Oui, c’est le rôle des artistes mais aussi de tous. Au village, justement, tout le monde est sur le même pied d’égalité. Qu’on soit riche ou pauvre, les gens sont mis au même titre, en termes de devoirs et de droits.
Vous avez dénoncé notamment dans votre album Lihala Tmurt, des phénomènes étrangers à la société qui se sont greffés sur la vie quotidienne de nos villages, s’agit-il d’une sonnette d’alarme pour dire Stop ?
Il s’agit de dire le mal tel qu’il est. Le rôle de l’artiste consiste justement à dénoncer ces choses-là. Moi, je suis très attaché à la Kabylie. Je constate avec amertume tous ces changements qui bouleversent la vie dans nos villages. Jadis, la Kabylie c’est la parole, D Awal. Ce sont des valeurs ; c’est une vérité qui se dévoile. Ces derniers temps, j’ai constaté un retour en arrière qu’on doit impérativement éviter si l’on veut continuer à exister en tant qu’entité. On ne doit pas abandonner nos valeurs pour avancer avec celles des autres. Évoluer c’est bien, mais pas à contre-courant. On doit savoir où nous en sommes.

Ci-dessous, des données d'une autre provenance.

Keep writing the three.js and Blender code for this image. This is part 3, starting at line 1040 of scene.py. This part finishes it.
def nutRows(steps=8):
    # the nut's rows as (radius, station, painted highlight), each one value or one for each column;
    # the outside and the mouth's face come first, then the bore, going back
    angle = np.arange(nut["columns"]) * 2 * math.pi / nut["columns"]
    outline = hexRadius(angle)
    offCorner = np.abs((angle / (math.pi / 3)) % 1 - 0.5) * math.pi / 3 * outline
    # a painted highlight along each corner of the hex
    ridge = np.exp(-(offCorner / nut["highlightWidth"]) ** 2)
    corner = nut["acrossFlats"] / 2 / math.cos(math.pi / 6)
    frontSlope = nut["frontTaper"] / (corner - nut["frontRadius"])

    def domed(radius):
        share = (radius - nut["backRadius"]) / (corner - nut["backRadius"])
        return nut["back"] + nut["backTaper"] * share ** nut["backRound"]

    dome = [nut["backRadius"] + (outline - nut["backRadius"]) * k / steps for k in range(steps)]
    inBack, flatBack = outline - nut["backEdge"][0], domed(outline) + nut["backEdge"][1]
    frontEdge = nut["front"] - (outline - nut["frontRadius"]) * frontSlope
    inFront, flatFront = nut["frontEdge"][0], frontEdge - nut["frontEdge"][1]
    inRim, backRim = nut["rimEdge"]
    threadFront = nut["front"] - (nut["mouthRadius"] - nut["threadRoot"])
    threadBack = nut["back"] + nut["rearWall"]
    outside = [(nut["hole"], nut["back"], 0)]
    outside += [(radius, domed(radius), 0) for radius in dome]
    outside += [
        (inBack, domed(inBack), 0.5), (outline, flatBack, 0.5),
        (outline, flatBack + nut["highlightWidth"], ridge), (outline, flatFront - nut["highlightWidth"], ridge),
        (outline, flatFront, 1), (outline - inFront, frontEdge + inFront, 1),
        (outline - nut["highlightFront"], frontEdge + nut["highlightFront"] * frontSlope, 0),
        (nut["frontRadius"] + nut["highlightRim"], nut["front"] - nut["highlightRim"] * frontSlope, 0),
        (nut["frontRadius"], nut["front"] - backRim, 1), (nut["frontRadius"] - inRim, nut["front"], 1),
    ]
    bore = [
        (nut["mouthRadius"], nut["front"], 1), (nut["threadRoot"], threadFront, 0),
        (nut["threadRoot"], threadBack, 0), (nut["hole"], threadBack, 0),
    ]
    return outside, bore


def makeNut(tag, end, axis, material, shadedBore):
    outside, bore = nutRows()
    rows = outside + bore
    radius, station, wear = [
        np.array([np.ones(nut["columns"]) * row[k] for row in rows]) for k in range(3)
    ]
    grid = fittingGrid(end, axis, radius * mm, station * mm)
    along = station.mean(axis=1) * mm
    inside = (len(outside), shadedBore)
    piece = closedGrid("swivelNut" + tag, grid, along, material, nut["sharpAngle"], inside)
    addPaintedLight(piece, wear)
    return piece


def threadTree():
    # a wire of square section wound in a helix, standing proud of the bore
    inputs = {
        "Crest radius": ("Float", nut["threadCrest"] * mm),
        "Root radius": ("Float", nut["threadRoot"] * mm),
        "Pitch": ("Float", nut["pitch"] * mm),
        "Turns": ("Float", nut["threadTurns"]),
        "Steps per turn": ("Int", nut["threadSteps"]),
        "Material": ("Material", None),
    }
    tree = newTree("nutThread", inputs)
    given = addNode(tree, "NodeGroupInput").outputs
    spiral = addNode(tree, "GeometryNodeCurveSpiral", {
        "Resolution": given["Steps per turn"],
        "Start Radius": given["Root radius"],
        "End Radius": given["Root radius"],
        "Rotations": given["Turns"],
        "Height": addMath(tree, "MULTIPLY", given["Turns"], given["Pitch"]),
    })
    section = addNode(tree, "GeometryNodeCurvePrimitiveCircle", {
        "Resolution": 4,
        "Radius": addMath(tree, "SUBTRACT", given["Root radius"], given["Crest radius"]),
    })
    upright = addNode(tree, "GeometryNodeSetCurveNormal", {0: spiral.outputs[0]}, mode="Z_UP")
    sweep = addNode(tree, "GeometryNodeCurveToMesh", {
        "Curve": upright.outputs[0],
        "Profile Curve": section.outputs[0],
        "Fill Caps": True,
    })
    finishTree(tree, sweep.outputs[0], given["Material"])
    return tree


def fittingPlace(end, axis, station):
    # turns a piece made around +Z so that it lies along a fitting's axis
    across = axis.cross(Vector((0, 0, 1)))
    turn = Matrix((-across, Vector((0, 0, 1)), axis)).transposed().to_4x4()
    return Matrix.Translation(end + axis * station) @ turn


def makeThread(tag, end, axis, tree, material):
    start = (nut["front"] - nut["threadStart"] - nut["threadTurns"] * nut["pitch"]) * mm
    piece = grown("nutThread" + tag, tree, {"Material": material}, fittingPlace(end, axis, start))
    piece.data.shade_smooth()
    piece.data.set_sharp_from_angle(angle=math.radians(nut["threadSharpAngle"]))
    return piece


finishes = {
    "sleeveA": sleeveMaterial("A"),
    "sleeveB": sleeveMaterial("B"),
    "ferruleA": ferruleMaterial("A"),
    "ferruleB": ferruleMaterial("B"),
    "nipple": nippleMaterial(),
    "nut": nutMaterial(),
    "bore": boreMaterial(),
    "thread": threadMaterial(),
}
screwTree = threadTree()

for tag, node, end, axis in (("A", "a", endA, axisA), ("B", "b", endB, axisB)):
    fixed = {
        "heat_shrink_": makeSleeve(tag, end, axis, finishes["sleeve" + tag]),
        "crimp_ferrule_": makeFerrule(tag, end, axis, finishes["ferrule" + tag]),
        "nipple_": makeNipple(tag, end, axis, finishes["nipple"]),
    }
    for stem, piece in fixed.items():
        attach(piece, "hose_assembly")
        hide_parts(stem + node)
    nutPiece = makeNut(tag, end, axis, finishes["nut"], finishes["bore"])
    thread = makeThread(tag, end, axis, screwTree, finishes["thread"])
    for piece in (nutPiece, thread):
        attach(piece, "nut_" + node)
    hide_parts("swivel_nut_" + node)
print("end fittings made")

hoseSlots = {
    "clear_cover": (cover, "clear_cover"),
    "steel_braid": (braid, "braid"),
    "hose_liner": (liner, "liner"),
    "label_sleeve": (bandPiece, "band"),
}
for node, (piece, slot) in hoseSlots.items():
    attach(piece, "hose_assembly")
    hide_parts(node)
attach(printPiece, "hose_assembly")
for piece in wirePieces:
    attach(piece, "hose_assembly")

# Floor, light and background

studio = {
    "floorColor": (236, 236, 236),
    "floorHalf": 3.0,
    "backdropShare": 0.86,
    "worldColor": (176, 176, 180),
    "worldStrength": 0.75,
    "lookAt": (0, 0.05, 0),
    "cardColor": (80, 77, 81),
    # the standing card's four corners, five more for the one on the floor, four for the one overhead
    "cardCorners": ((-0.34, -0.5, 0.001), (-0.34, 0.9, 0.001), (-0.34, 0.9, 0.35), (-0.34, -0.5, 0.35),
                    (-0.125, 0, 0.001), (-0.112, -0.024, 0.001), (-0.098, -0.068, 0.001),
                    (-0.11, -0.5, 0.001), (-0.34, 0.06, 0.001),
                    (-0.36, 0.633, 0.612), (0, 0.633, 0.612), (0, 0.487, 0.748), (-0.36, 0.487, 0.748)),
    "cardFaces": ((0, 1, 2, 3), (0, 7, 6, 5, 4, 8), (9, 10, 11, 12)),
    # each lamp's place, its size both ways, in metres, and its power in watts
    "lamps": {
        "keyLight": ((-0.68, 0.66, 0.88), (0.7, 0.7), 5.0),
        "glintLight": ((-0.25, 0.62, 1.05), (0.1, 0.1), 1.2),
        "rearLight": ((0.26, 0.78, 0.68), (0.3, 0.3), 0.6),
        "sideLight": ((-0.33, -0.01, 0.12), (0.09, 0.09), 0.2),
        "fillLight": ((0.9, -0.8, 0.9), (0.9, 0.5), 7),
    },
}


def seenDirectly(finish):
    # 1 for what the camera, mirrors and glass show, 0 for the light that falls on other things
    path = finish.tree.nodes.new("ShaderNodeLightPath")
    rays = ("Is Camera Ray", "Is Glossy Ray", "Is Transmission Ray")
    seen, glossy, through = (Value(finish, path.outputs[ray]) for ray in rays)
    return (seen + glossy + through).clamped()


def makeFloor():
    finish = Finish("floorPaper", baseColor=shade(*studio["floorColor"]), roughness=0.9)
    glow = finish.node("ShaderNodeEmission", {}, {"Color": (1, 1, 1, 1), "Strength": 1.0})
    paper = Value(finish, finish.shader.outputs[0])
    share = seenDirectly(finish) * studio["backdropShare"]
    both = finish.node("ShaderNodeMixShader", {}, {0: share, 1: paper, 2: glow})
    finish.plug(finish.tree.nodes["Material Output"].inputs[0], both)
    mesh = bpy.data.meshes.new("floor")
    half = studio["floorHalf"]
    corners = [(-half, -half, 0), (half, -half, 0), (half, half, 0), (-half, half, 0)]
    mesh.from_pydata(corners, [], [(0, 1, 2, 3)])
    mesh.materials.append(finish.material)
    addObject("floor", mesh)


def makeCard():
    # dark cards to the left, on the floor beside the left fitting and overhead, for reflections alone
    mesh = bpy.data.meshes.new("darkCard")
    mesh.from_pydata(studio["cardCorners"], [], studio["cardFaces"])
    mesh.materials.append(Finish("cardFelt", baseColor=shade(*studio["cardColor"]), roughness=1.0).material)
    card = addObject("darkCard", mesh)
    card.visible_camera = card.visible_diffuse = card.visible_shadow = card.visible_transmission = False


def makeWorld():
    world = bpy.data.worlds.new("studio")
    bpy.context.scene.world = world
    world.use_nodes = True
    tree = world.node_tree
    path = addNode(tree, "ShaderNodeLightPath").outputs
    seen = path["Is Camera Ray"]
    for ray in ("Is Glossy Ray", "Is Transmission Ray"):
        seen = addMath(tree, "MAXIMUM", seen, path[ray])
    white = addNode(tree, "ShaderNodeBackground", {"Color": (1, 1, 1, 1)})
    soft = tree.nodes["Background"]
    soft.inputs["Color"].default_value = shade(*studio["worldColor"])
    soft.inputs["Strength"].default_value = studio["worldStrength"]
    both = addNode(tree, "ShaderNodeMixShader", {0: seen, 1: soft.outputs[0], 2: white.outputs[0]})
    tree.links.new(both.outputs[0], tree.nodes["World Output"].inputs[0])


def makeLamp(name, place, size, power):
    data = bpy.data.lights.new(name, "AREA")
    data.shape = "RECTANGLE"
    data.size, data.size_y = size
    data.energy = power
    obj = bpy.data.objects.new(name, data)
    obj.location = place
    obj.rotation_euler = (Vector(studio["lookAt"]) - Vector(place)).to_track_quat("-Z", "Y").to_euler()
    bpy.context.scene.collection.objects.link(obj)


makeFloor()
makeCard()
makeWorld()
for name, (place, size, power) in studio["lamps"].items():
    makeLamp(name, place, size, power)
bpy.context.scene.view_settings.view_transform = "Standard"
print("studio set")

Quand comptez-vous mettre votre nouveau produit sur le marché?
Oui, ça sera D abrid kan. L’album est toujours en chantier. J’avance dans le projet et j’espère qu’il sortira prochainement.

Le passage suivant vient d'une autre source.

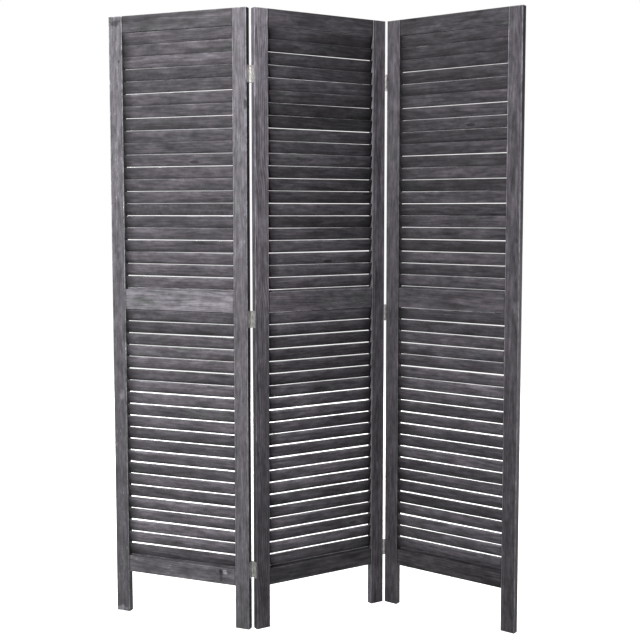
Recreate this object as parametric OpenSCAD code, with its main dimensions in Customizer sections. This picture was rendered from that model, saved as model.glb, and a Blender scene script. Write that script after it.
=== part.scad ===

Ça sera certainement le prolongement de Lihala Tmurt ?
Oui c’est le prolongement et la continuité. Comme pour la voie, la vérité est unique.
Que pensez-vous du folklore qui a pris le dessus ces dernières années ?
Le folklore dans son contexte est une bonne chose. Cependant, j’insiste que Taqvaylit ne soit pas uniquement être ça. C’est avant tout Awal. C’est la réflexion et l’éducation. Elle ne doit pas être réduite à une simple question de danse.
Il y a aussi l’épineuse question de la production et de l’édition qui semblent, en l’absence d’une industrie du disque, complètement désorientées ?
C’est là une question cruciale et qui touche le monde entier. Cependant, le problème est un peu particulier pour les artistes kabyles. Le produit s’il n’est pas acheté par un public kabyle, ne se vendra pas ailleurs. Nous avons senti justement ce problème. Le CD se vend, mais pas comme avant, une des raisons qui a sensiblement réduit le nombre de producteurs ; il ne reste plus rien dans la production et l’édition kabyles, car ceux-ci n’ont pas la même vision. S’il ne vend pas le produit, le producteur n’est intéressé ni par Taqvaylit ni par autre chose.
On assiste cependant à une décantation qui relègue justement la chanson rythmée au second plan, êtes-vous de cet avis ?
C’est comme partout dans le monde : quand un nouveau mode sort et explose, il représente la mode du moment. Cependant, les classiques finissent toujours par revenir au devant de la scène. C’est le texte qui fait la chanson kabyle, par le message qu’elle véhicule. Personnellement, je n’ai jamais douté du fait des vagues qui ont traversé la chanson kabyle, car j’ai toujours eu la certitude que ce n’est qu’une mode passagère, loin de constituer une éternelle dynamique. Il ne faut pas justement que l’artiste kabyle doute et remette en cause ses convictions. Aujourd’hui, qui peut par exemple effacer les grands classiques français tels que Brassens, Ferré ou Jacques Brel ? De même que personne ne peut nier l’apport de Chikh El Hasnaoui, Slimane Azem ou encore Matoub Lounes et Aït Menguellet. Ils sont la base de la chanson kabyle.
Zedek, vous ne chantez pas uniquement le social ou la politique mais aussi l’amour. D’ailleurs, vos fans disent qu’il y a beaucoup de nostalgie quand vous évoquez Tayri.
S’agit-il d’un vécu qui influence vos textes ?
L’amour, comme la liberté et la vérité doivent toujours vivre en nous. Car si on en est privé il ne reste pas grand-chose. L’amour doit justement guider nos pas. Il ne doit jamais constituer un élément de distraction ou de loisir, comme le font certains. L’amour n’est pas un jeu. Maintenant, s’agissant du lien entre la nostalgie et l’amour, bien sûr, il est même indissociable. L’amour c’est ce qu’on veut et ce qu’on a envie d’avoir. C’est ce qui te manque qui peut t’inspirer. Chanter l’amour dans ce cas revient à faire vivre une lumière en soi. Mais ces dernier temps, je pense que l’angle diffère (Rires). L’amour que je chante est différent car ce n’est pas la même vision qu’on à de la question à 20 ans ou à 40 ans.